Hurley's business, which now employs about 15, is noted for its innovative workmanship. If his repair crew can't find a part for that green 1931 Packard in the service bay, Hurley says the parts can be fashioned in his machine shop.
Hesco developed an after-market fuel injection system that's proved a big hit with Jeep Wrangler and CJ-5 owners. The $2,000 system replaces the vehicles carburetors with a multi-port injection unit. Chrysler thought its dealers would sell about 200 of the systems, six times that many have been sold.
Hurley now has plans to build a climate-controlled vehicle storage shop -- he calls it a "livery" - where customers can keep exotic or collectible cars that can be ready to run in an hour's notice.
Though cars have long been Hurley's passion, he has also developed a love of flying, something that Gilliam says is taking up more of his time.

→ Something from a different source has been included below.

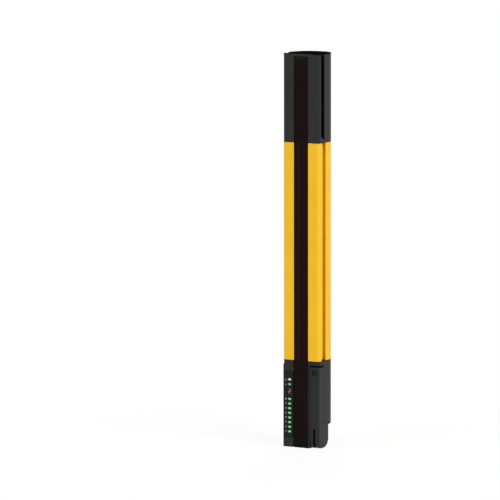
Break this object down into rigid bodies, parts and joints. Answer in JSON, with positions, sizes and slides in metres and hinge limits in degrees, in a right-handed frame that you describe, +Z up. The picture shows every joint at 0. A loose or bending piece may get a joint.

His favorite restaurant is VJ's On The Runway, where he can be found at noon just about every day.
"He just walks in and waves his hand - they don't even bring him a menu," says Joe Molina, another friend who works at Hesco. "Hamburger steak with onions and a salad --- every day."
LEE HURLEY: JUST THE FACTS
Name: Thomas Lee Hurley
Born: April 18, 1942
Eduaction: 1959 graduate Ensley High School.
Service: U.S. Army, 1959-63; 15-month Far East tour; maintenance instrustor helicopter repair.
Occupation: 1971-present, owner, Hurley Engine Service Co.; master mechanic.
Experience: 1963-1971, mechanic at various Birmingham auto dealerships, including Jim Burke Buick, Drennen Buick and Cadillac, Tom Gloor Chevrolet and Lonnie Russell Ford.
Racing: Engine builder, Bobby Allison racing, Built engines for Neil Bonnett that won two NASCAR championships. Projects for NASCAR, Chrysler Motorsports.
Family: Wife - Martha Jo, Daughters - Connie & Beverly.